- _Source excerpt_:

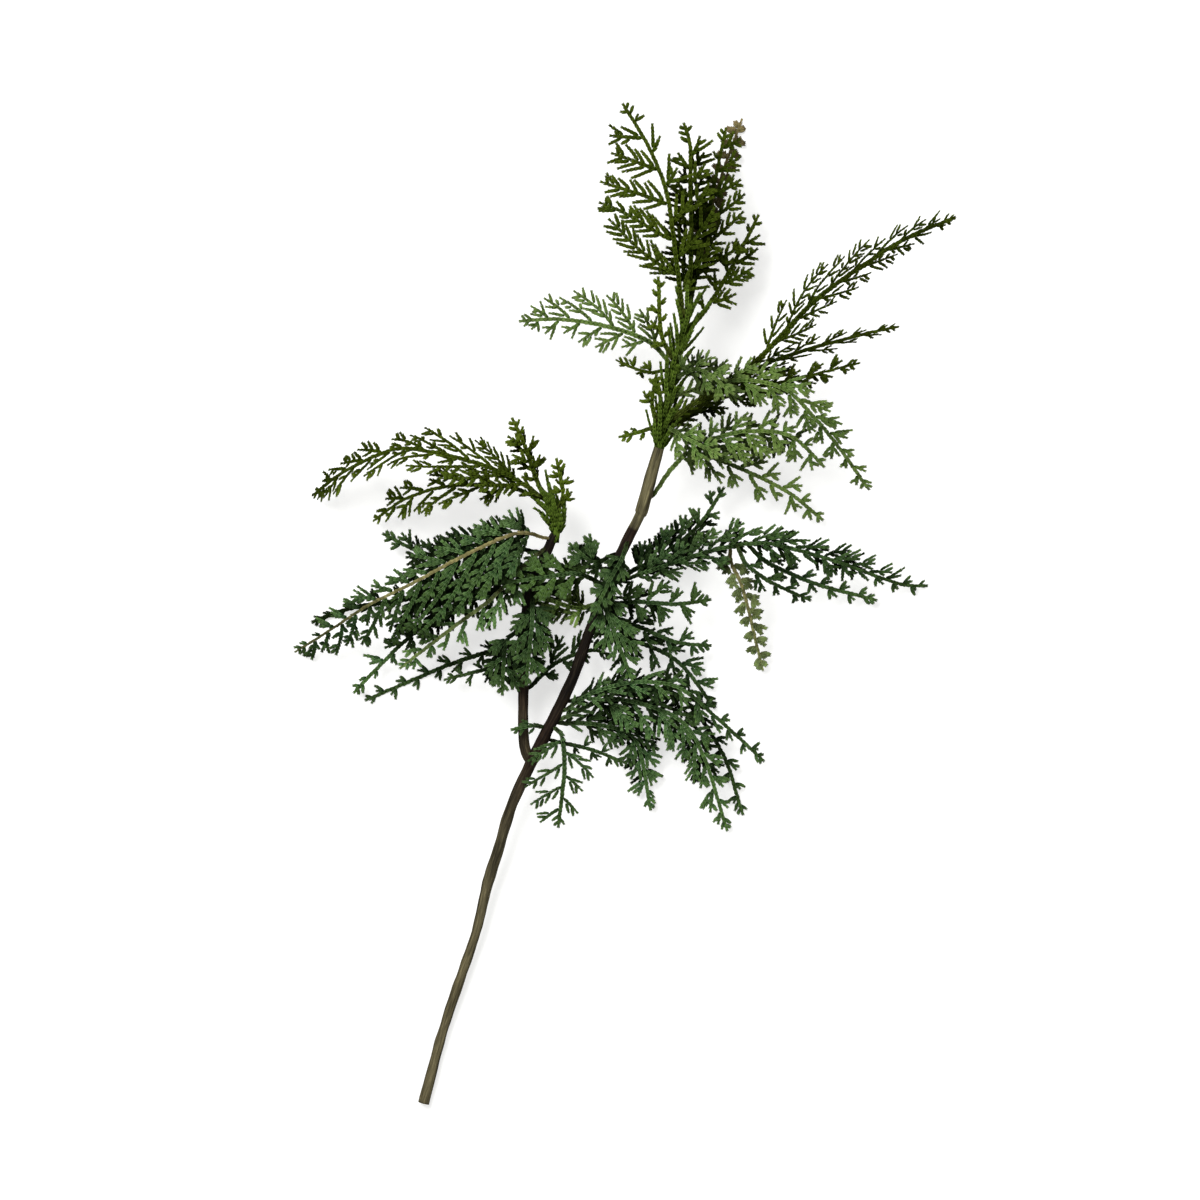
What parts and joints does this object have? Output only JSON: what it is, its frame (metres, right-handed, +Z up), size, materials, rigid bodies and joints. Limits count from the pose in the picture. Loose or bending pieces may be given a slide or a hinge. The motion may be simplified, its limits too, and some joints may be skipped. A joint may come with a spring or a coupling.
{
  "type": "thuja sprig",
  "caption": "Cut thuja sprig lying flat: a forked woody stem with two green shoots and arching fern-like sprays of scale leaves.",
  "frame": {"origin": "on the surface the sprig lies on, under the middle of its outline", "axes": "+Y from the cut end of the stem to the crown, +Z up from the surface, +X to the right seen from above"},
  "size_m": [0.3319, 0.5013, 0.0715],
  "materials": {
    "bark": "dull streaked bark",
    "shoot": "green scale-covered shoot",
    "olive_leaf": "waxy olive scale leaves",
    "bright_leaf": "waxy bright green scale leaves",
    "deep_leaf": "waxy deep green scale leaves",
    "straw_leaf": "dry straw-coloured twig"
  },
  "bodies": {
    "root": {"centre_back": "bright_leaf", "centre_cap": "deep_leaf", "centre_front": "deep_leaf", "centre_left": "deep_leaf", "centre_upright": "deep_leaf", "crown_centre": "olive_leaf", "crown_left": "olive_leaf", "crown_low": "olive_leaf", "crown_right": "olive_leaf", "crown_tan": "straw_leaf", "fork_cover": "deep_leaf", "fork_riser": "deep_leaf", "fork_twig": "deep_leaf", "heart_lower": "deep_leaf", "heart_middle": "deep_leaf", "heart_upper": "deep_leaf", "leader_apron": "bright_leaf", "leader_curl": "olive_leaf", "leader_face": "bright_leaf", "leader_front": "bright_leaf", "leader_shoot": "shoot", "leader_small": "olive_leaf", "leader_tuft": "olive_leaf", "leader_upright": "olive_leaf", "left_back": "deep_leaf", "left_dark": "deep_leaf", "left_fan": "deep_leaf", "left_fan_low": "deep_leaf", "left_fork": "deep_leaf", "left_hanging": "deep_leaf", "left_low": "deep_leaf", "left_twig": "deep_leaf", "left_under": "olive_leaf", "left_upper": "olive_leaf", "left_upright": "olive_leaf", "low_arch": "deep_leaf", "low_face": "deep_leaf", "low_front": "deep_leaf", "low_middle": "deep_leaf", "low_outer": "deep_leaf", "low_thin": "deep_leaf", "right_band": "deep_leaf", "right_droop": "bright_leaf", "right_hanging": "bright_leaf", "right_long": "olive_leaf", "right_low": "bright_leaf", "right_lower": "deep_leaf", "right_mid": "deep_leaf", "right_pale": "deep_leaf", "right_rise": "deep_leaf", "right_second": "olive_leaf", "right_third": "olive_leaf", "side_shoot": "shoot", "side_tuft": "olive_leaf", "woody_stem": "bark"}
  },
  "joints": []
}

- _Your instructions_: Copy all of the material word for word.

- _Solution_:
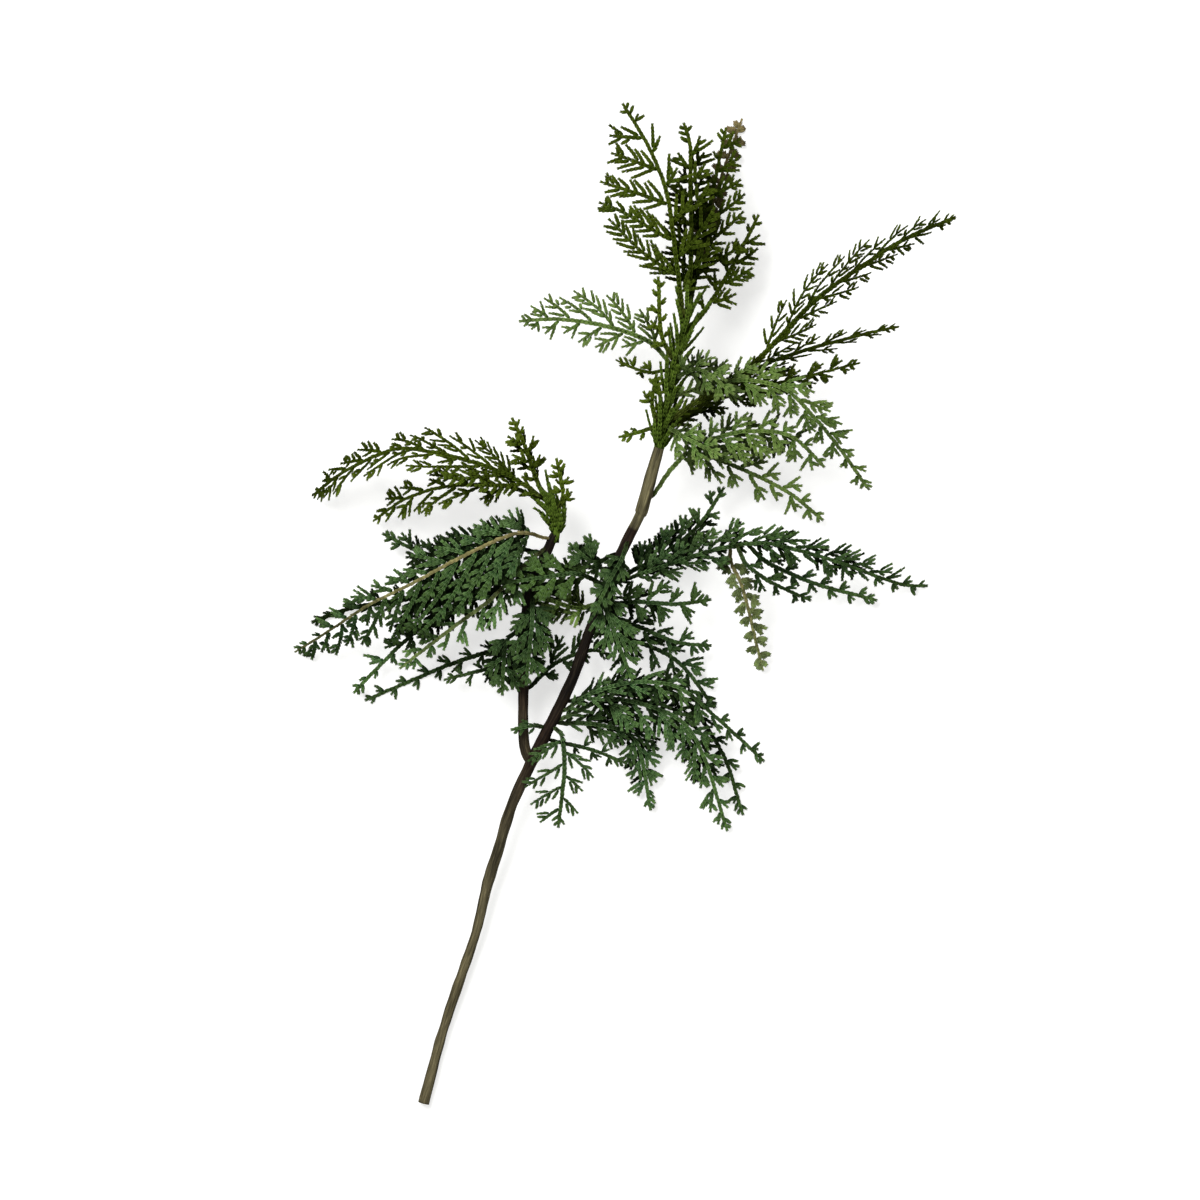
What parts and joints does this object have? Output only JSON: what it is, its frame (metres, right-handed, +Z up), size, materials, rigid bodies and joints. Limits count from the pose in the picture. Loose or bending pieces may be given a slide or a hinge. The motion may be simplified, its limits too, and some joints may be skipped. A joint may come with a spring or a coupling.
{
  "type": "thuja sprig",
  "caption": "Cut thuja sprig lying flat: a forked woody stem with two green shoots and arching fern-like sprays of scale leaves.",
  "frame": {"origin": "on the surface the sprig lies on, under the middle of its outline", "axes": "+Y from the cut end of the stem to the crown, +Z up from the surface, +X to the right seen from above"},
  "size_m": [0.3319, 0.5013, 0.0715],
  "materials": {
    "bark": "dull streaked bark",
    "shoot": "green scale-covered shoot",
    "olive_leaf": "waxy olive scale leaves",
    "bright_leaf": "waxy bright green scale leaves",
    "deep_leaf": "waxy deep green scale leaves",
    "straw_leaf": "dry straw-coloured twig"
  },
  "bodies": {
    "root": {"centre_back": "bright_leaf", "centre_cap": "deep_leaf", "centre_front": "deep_leaf", "centre_left": "deep_leaf", "centre_upright": "deep_leaf", "crown_centre": "olive_leaf", "crown_left": "olive_leaf", "crown_low": "olive_leaf", "crown_right": "olive_leaf", "crown_tan": "straw_leaf", "fork_cover": "deep_leaf", "fork_riser": "deep_leaf", "fork_twig": "deep_leaf", "heart_lower": "deep_leaf", "heart_middle": "deep_leaf", "heart_upper": "deep_leaf", "leader_apron": "bright_leaf", "leader_curl": "olive_leaf", "leader_face": "bright_leaf", "leader_front": "bright_leaf", "leader_shoot": "shoot", "leader_small": "olive_leaf", "leader_tuft": "olive_leaf", "leader_upright": "olive_leaf", "left_back": "deep_leaf", "left_dark": "deep_leaf", "left_fan": "deep_leaf", "left_fan_low": "deep_leaf", "left_fork": "deep_leaf", "left_hanging": "deep_leaf", "left_low": "deep_leaf", "left_twig": "deep_leaf", "left_under": "olive_leaf", "left_upper": "olive_leaf", "left_upright": "olive_leaf", "low_arch": "deep_leaf", "low_face": "deep_leaf", "low_front": "deep_leaf", "low_middle": "deep_leaf", "low_outer": "deep_leaf", "low_thin": "deep_leaf", "right_band": "deep_leaf", "right_droop": "bright_leaf", "right_hanging": "bright_leaf", "right_long": "olive_leaf", "right_low": "bright_leaf", "right_lower": "deep_leaf", "right_mid": "deep_leaf", "right_pale": "deep_leaf", "right_rise": "deep_leaf", "right_second": "olive_leaf", "right_third": "olive_leaf", "side_shoot": "shoot", "side_tuft": "olive_leaf", "woody_stem": "bark"}
  },
  "joints": []
}